As early as when I was about seven years old, I started bringing homeless kittens to my mom and begged her to adopt them. She had to tell me no, simply because we could not afford to feed a pet. In retrospect, she made the right call, because there was a new kitten almost every day due to the large population of stray street cats in Lithuania.

While I was devastated I couldn’t adopt them all, I didn’t give up on the kittens. I began organizing the neighborhood kids into a kitten-saving army. We found shelter for new kittens and their moms in the neighborhood buildings’ basements and under balconies. We brought old rags to keep them warm and pitched in with food scraps we could steal from home.

We took shifts taking care of them and protecting them from mean teenage boys. Some of the kittens even got adopted by my friends. It was such a rewarding time in my life that I didn’t mind the extra work and effort.

One of the most sad and profound memories I have from this experience is when a mama cat gave birth to three kittens in the shelter we built for her. We came to check in on her and found that one of the kittens wasn’t moving. He was stillborn. We all cried for a bit and I suggested that we give the kitten a burial. We put him in a shoe box, sneaked into a fenced neighborhood kindergarten yard, and secretly buried him under one of the bushes.

In retrospect, I know that we not only felt fulfilled doing what we could to help our neighborhood cats, but I also recognize that it helped shape us into more caring and sympathetic adults.

Back to present day

So what did I do with my newfound realization?

I slept on it and then slept some more. I just couldn’t figure out a way to make a proper living doing my life’s purpose kind of work, and I didn’t want to have financial instability, as it would be a source of major stress in my life.

That’s when it hit me. I could work in the corporate world for a finite amount of time, since I am good at the business sort of stuff,  save aggressively to reach financial independence, and once there, give my time and effort to saving and improving the lives of kittens and babies.

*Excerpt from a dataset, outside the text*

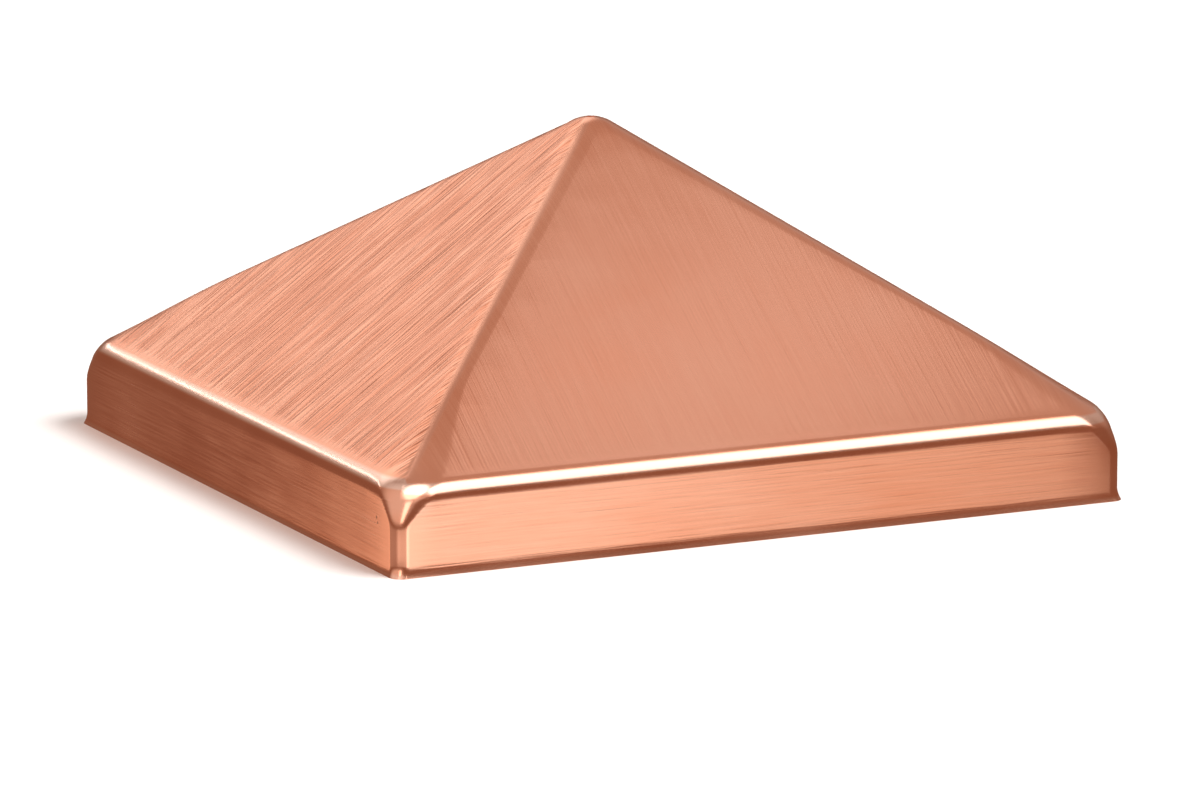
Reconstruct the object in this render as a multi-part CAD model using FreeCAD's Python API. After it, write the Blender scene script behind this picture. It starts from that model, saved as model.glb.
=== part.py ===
import FreeCAD, Part
import math
import os

# Fence post cap: a four-sided pyramid pressed from one sheet of copper, with foam pads inside.
# Millimetres, +Z up. The origin is the middle of the open rim, in the plane of the cut edge.

# The post, and how the cap sits round it.
post_size = 88.9
post_clearance = 3.5

# The pressed sheet.
sheet_thickness = 0.55
skirt_height = 10.4
roof_pitch = math.radians(35.2)
eave_bend_radius = 3.2
lip_flare = 0.28
lip_height = 1.4

# Plan radius of the corners, from the rim up to the apex. They swell into a ball at the eave.
rim_corner_radius = 1.6
skirt_corner_radius = 1.9
ball_corner_radius = 5.6
hip_radius = 2.2
apex_radius = 3.0
ball_above_eave = 0.3
ball_drop = 5.0
ball_rise = 9.6

# The adhesive foam pads that the top edges of the post press against.
pad_thickness = 1.6
pad_width = 12.7
pad_length = 20.0
pad_eave_gap = 0.8
pad_hip_gap = 1.0

skirt_half = post_size / 2 + post_clearance + sheet_thickness
tilt_cos = math.cos(roof_pitch)
tilt_sin = math.sin(roof_pitch)
tilt_tan = math.tan(roof_pitch)
bend_angle = math.pi / 2 - roof_pitch
bend_centre = skirt_half - eave_bend_radius
bend_foot = skirt_height - eave_bend_radius * math.tan(bend_angle / 2)
bend_top = bend_foot + eave_bend_radius * math.sin(bend_angle)
ridge_height = skirt_height + skirt_half * tilt_tan
ball_level = skirt_height + ball_above_eave
ball_foot = ball_level - ball_drop
ball_top = ball_level + ball_rise
cap_foot = ridge_height - apex_radius * tilt_tan


def ease(share):
    """A share from 0 to 1, slowed at both ends."""
    return share * share * (3 - 2 * share)


def blend(first, last, share):
    return first + (last - first) * share


def steps(count):
    """Equal shares of a run, from its start to its end."""
    return [index / count for index in range(count + 1)]


class Station:
    """One level of the pressed form: a square with round corners, flush with the skin."""

    def __init__(self, half, height, radius, normal_out, inset):
        # The skin is moved in along its normal, so that the sheet is equally thick everywhere.
        normal_up = math.sqrt(1 - normal_out * normal_out)
        self.half = half - inset * normal_out
        self.height = height - inset * normal_up
        self.radius = radius - inset * normal_out

    def point(self, x, y):
        return FreeCAD.Vector(x, y, self.height)

    def corner(self, quarter):
        """The arc round one corner, from one side of the cap to the next."""
        centre = self.half - self.radius
        angles = [math.pi / 2 * quarter + share * math.pi / 2 for share in (0, 0.5, 1)]
        turn = math.pi / 2 * quarter + math.pi / 4
        middle_x = centre * math.sqrt(2) * math.cos(turn)
        middle_y = centre * math.sqrt(2) * math.sin(turn)
        points = [
            self.point(middle_x + self.radius * math.cos(a), middle_y + self.radius * math.sin(a))
            for a in angles
        ]
        return Part.Arc(*points).toShape()

    def wire(self):
        edges = []
        for quarter in range(4):
            arc = self.corner(quarter)
            following = self.corner((quarter + 1) % 4)
            edges.append(arc)
            edges.append(Part.makeLine(arc.lastVertex().Point, following.firstVertex().Point))
        return Part.Wire(edges)


def lip_stations(inset):
    """The rim flares outwards over its last height."""
    rim = Station(skirt_half + lip_flare, 0, rim_corner_radius, 1, inset)
    top = Station(skirt_half, lip_height, skirt_corner_radius, 1, inset)
    return [rim, top]


def corner_radius(height):
    """The corner swells from the skirt into the ball, which dies into the hip above the eave."""
    if height < ball_level:
        share = max(height - ball_foot, 0) / ball_drop
        return blend(skirt_corner_radius, ball_corner_radius, ease(share))
    share = max(ball_top - height, 0) / ball_rise
    along_hip = max(height - ball_top, 0) / (cap_foot - ball_top)
    hip = blend(hip_radius, apex_radius, along_hip)
    return blend(hip, ball_corner_radius, ease(share))


def skirt_station(height, inset):
    return Station(skirt_half, height, corner_radius(height), 1, inset)


def plain_skirt_stations(inset):
    """The upright sides, from the top of the lip to where the balls begin."""
    return [skirt_station(height, inset) for height in (lip_height, ball_foot)]


def ball_skirt_stations(inset):
    return [skirt_station(blend(ball_foot, bend_foot, share), inset) for share in steps(4)]


def bend_stations(inset):
    """The eave: an arc from the upright skirt to the slope of the roof."""
    stations = []
    for share in steps(6):
        angle = bend_angle * share
        half = bend_centre + eave_bend_radius * math.cos(angle)
        height = bend_foot + eave_bend_radius * math.sin(angle)
        stations.append(Station(half, height, corner_radius(height), math.cos(angle), inset))
    return stations


def roof_station(height, inset):
    half = (ridge_height - height) / tilt_tan
    return Station(half, height, corner_radius(height), tilt_sin, inset)


def roof_stations(inset):
    return [roof_station(blend(bend_top, ball_top, share), inset) for share in steps(8)]


def loft(stations, ruled=False):
    """The faces from one station to the next, up the form."""
    return Part.makeLoft([station.wire() for station in stations], False, ruled).Faces


def slope_faces(inset):
    """Four flat slopes and four hips, from the top of the balls to the foot of the round cap."""
    low = roof_station(ball_top, inset)
    high = roof_station(cap_foot, inset)
    faces = []
    for quarter in range(4):
        low_arc = low.corner(quarter)
        high_arc = high.corner(quarter)
        next_arc = low.corner((quarter + 1) % 4)
        tip = high_arc.lastVertex().Point
        base_start = low_arc.lastVertex().Point
        base_end = next_arc.firstVertex().Point
        faces.append(Part.makeRuledSurface(low_arc, high_arc))
        faces.append(Part.Face(Part.makePolygon([base_start, base_end, tip, base_start])))
    return faces


def cap_faces(inset):
    """The round tip of the pyramid: a ball that the four slopes and the hips run into."""
    ball_radius = apex_radius / tilt_sin - inset
    centre_height = cap_foot - apex_radius / tilt_tan
    faces = []
    for quarter in range(4):
        turn = math.pi / 2 * quarter
        points = []
        for share in (1, 0.5, 0):
            reach = ball_radius * math.sin(roof_pitch * share)
            rise = ball_radius * math.cos(roof_pitch * share)
            x = reach * math.cos(turn)
            y = reach * math.sin(turn)
            points.append(FreeCAD.Vector(x, y, centre_height + rise))
        profile = Part.Arc(*points).toShape()
        faces.append(profile.revolve(FreeCAD.Vector(), FreeCAD.Vector(0, 0, 1), 90))
    return faces


def skin_faces(inset):
    """One side of the sheet, from the rim to the apex."""
    faces = loft(lip_stations(inset), ruled=True)
    faces += loft(plain_skirt_stations(inset), ruled=True)
    faces += loft(ball_skirt_stations(inset))
    faces += loft(bend_stations(inset))
    faces += loft(roof_stations(inset))
    faces += slope_faces(inset)
    faces += cap_faces(inset)
    return faces


def make_cap_shell():
    """The outer skin, the inner skin and the cut edge between them, closed into one solid."""
    outer_rim = lip_stations(0)[0].wire()
    inner_rim = lip_stations(sheet_thickness)[0].wire()
    cut_edge = Part.Face(outer_rim).cut(Part.Face(inner_rim)).Faces
    shell = Part.makeShell(skin_faces(0) + skin_faces(sheet_thickness) + cut_edge)
    shell.sewShape()
    solid = Part.makeSolid(shell)
    if solid.Volume < 0:
        solid.reverse()
    return solid


def make_pad(side, end):
    """One foam strip on the underside of a slope, end +1 or -1 along its eave."""
    lower_edge = bend_centre + (eave_bend_radius - sheet_thickness) * tilt_sin
    lower_edge -= pad_eave_gap * tilt_cos
    upper_edge = lower_edge - pad_width * tilt_cos
    outer_end = upper_edge - hip_radius - pad_hip_gap
    underside = ridge_height - sheet_thickness / tilt_cos - lower_edge * tilt_tan
    start = outer_end - pad_length if end > 0 else -outer_end
    corner = FreeCAD.Vector(-pad_width, start, -pad_thickness)
    pad = Part.makeBox(pad_width, pad_length, pad_thickness, corner)
    pad.rotate(FreeCAD.Vector(), FreeCAD.Vector(0, 1, 0), math.degrees(roof_pitch))
    pad.translate(FreeCAD.Vector(lower_edge, 0, underside))
    pad.rotate(FreeCAD.Vector(), FreeCAD.Vector(0, 0, 1), 90 * side)
    return pad


os.makedirs("parts", exist_ok=True)
make_cap_shell().exportStep("parts/cap_shell.step")

sides = ["right", "back", "left", "front"]
for side, slope in enumerate(sides):
    for end in (1, -1):
        corner = sides[(side + end) % 4]
        make_pad(side, end).exportStep(f"parts/pad_{slope}_{corner}.step")
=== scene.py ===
import math

import bmesh
import bpy
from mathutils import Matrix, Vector


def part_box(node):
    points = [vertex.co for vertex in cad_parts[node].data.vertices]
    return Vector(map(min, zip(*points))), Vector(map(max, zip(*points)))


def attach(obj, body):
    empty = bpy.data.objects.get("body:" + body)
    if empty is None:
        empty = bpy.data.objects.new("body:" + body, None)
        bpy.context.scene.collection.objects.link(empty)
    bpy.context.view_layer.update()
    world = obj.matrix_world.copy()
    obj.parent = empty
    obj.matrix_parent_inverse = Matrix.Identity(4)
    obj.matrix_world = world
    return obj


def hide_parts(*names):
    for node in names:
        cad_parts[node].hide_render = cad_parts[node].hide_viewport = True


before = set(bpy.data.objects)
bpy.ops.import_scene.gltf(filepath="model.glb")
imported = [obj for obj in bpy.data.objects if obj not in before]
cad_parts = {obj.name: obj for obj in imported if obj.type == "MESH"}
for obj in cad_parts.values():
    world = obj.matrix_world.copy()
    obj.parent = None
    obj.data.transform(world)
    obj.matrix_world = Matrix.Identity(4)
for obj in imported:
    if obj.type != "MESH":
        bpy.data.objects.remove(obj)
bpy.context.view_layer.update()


# Cap shell: the whole of the cap, one blank of 0.55 mm copper sheet pressed over a die into a
# four-sided pyramid. The eaves and hips are bent round, the corners are drawn into balls, and
# the skirt's cut edge flares out a little. It drops over the post and nothing pierces it.

MM = 0.001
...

After all, time is the most precious commodity I have, so if I can give it towards a cause that fulfills my life’s purpose, that’s a purpose that can fulfill me.

You may be thinking: “But, that means you’ll still work in corporate doing things you don’t want to for years!” Here is a key point that put me at ease: I enjoy what I do in the corporate world to a great degree and I am good at it. It’s important that I am not miserable.

Same for you, if you’re doing something in the short-term in order to secure a financial future for the long-term, as long as you enjoy the journey to some degree, it’s OK.

If you’re miserable, however, change your short-term solution now, as life is too short to be miserable for more than a day, especially in areas you can control, such as your employer of choice.

While your soul-searching may bring you to a different purpose in life, I believe that knowing what it is and reaching financial independence will you give you the freedom to pursue it. It’s never too late to pause and ask yourself whether you are following your life’s purpose, or whether you even know what it is.

For those of you who may take longer to discover it, don’t fret, just pursue the things that you think may be your purpose. When you arrive there, and realize that maybe that’s not it, pause, re-assess, and change your life’s course. At least you’ll be pursuing things that have meaning in your life to begin with. A lifelong quest to find your purpose is so much more rewarding than not searching at all.

We’re only 151 weeks away from reaching complete freedom to spend our time on what truly matters to us. I look forward to all the things I could do to help the world in the near future. In the meantime, the occasional volunteer event and helping in my circle of family and friends gives me enough of a kick to keep marching towards the finish line.

Get your gear ready. It’s time for the adventure of your life: discovering your purpose in life.

Do you know what your purpose is? Have you read The Alchemist? What tools have you used to help you on this journey?

Tatiana, L.D. (Life Doctor) 🙂


6 thoughts on “How I Discovered My Purpose in Life

    1. It’s a definitely a powerful book, Jessica! Anything that can make you stop and think about life is an experience worth having, and good books are jewels of wisdom. Let me know what you think about it after reading it.


      Tanya, L.D.

    1. Thanks for asking, LM. This is something I’d like to invest my time in when we reach FI. No concrete plans yet, as they will depend on the circumstances, including where we will live at the time. Some ideas include teaching kids who can’t afford school, whether it be on the subject of math and finances, or how to make a living if they are struggling. All of my corporate consulting experience can be put to good use then. We’ll see what we come up with – all I need is more time to focus on it. I’ll keep the Enchumbao community posted, of course.



  1. Thanks for the article!

    I have found the when doing something related to one of my life’s purpose for paid work, it seriously detracts from the joy I take in it. Eventually, I can actually grow to dislike it and have changed careers before as a result. This article made me do some serious thinking/meditation on why this happens. I came up with the following: 1) I cant do it my way; how I feel is the best, most efficient, and creative way. I have to follow the “rule book”, put in place by the corporate/gov’t bureaucracy. 2) Doing something related to my purpose isn’t actually doing my purpose. Either I’m only doing a small part of the whole (the part designated to me by the company) or I’m being forced to do other superfluous things, hence wasting life energy. 3) I cant choose who I get to do it for. 4) I am forced to do it on someone else’s schedule and probably more often than I would choose to do it on my own.

    All of that being said I am happy I get some semblance of fulfillment from my work, but I don’t want to do it forever!

    1. Jake, first of all thank you for reading and sharing your own perspective on the subject! I definitely see your point. I have considered going to work for a non-profit that would align with my purpose, however, I stopped myself for a few reasons. The main one was that I’d have to work longer to reach FI due to a paycut, and while it’d be a for a good cause, I would still have a 9-5 and a cubicle to deal with. The reasons you list are valid points as well, and I could see how having to work versus choosing to spend some time on my life’s purpose are very different approaches. I am glad to hear you get some fulfillment from your work, but I hope you have an FI plan to get your to your freedom. What is your life’s purpose, if you don’t mind sharing, and how are you planning to get a to a point where you can fulfill it?